I know George Halliday. He came along immediately after, and Shelley made the same proposal to him. He said if a man didn't stop when he hailed him he would shoot him.

Shelley, Halliday and I left my place together, and walked to William Mater's, where Shelley turned back and left us. We went on north; and this was the last I saw of him. That was about 10:30 Monday.

Mrs. Phoebe Underhill, housekeeper for Laforge, corroborated much of his story. Shelley told her he took his revolver off a man. He said that he had made $3.00 that day and wanted to make more. He told her he would just as leave shoot a man as a dog. 

He told us we would hear of a man around there being shot some day soon. When I asked if he wouldn't get caught, he replied that among so many ravines and woods they could never get him.

George Halliday who lives on the 5th concession of Charlotteville said: "I have known Laforge since last fall; went to school with Shelley. Monday preceeding shooting I passed Laforge's place about 9 a.m. and stopped in. He and Shelley were cutting wood. The farmers with the hogs had passed before I got there, but Shelley told me about them, and wanted me to help him hold them up on their way back.

I asked if he would shoot them. He replied: 'If I tell a man to hold up his hands and he doesn't, he goes down.'

He said he did not want to be seen about the neighborhood as he had some jobs to do. I took it he meant jobs of stealing. We parted at Mater's at 10 or 10:30, and he went south which would be in the direction of Shoup's."

John Carr lives on the 7th line of Walsingham. He owns a farm there and lives alone with his wife a long way from the road. He has known Shelley ten years, and he came to Carr's place between 4 and 5 o'clock the day before Shoup was shot. He remained until noon the next day. When he left he said he was going to Jim Alexander's.

Shelley had in his possession a revolver that looked like a .32. He brought it out of his hip pocket with a handful of cartridges. Carr did not hear him say anything about a job, but he talked of being in trouble over a girl in Norwich, and Carr thought he was trying to keep out of sight. He left about one o'clock Tuesday.

The road cannot be seen from the house, but he took the direction through the woods that would take him to Shoup's mill. He would find it easy to keep hidden in the woods and gullies of the vicinity.

Mrs. May Carr, wife of last witness, confirmed her husband's story. She gave Shelley his supper, breakfast and dinner. He flourished his revolver and talked about his trouble in Norwich. She took it he was hiding.

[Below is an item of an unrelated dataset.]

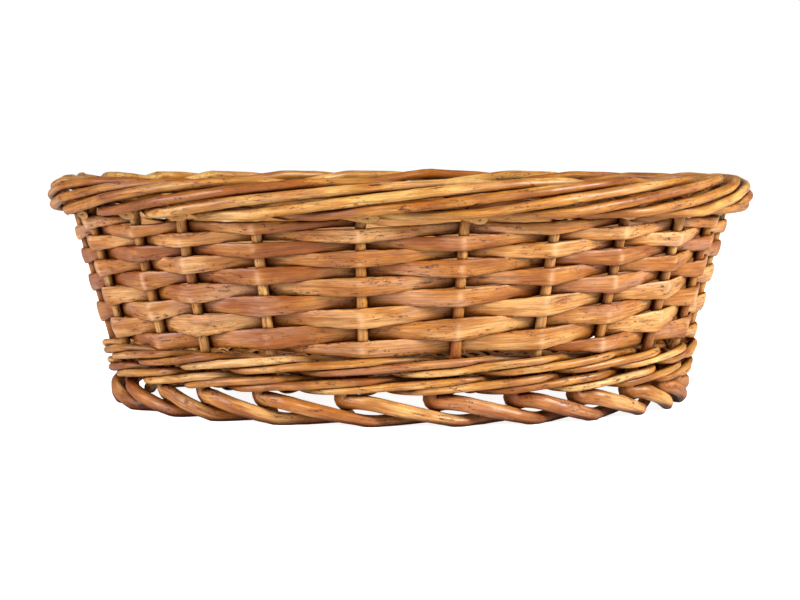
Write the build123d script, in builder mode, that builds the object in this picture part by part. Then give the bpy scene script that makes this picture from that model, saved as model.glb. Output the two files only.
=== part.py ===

James Alexander who lives on the 8th of Walsingham, testified he knows Emerson Shelley, but Shelley had never been to his place in his life. There is no other James Alexander.

The corner and the crown attorney summed up the evidence, laying stress on the fact that although Shelley was in an excellent locality to hide away, he set out the afternoon of  the murder for Woodstock, where he was wanted for the Norwich offence, and practically gave himself up, pleading guilty and asking for a severe sentence.

The jury, after a short consultation brought in the verdict printed above.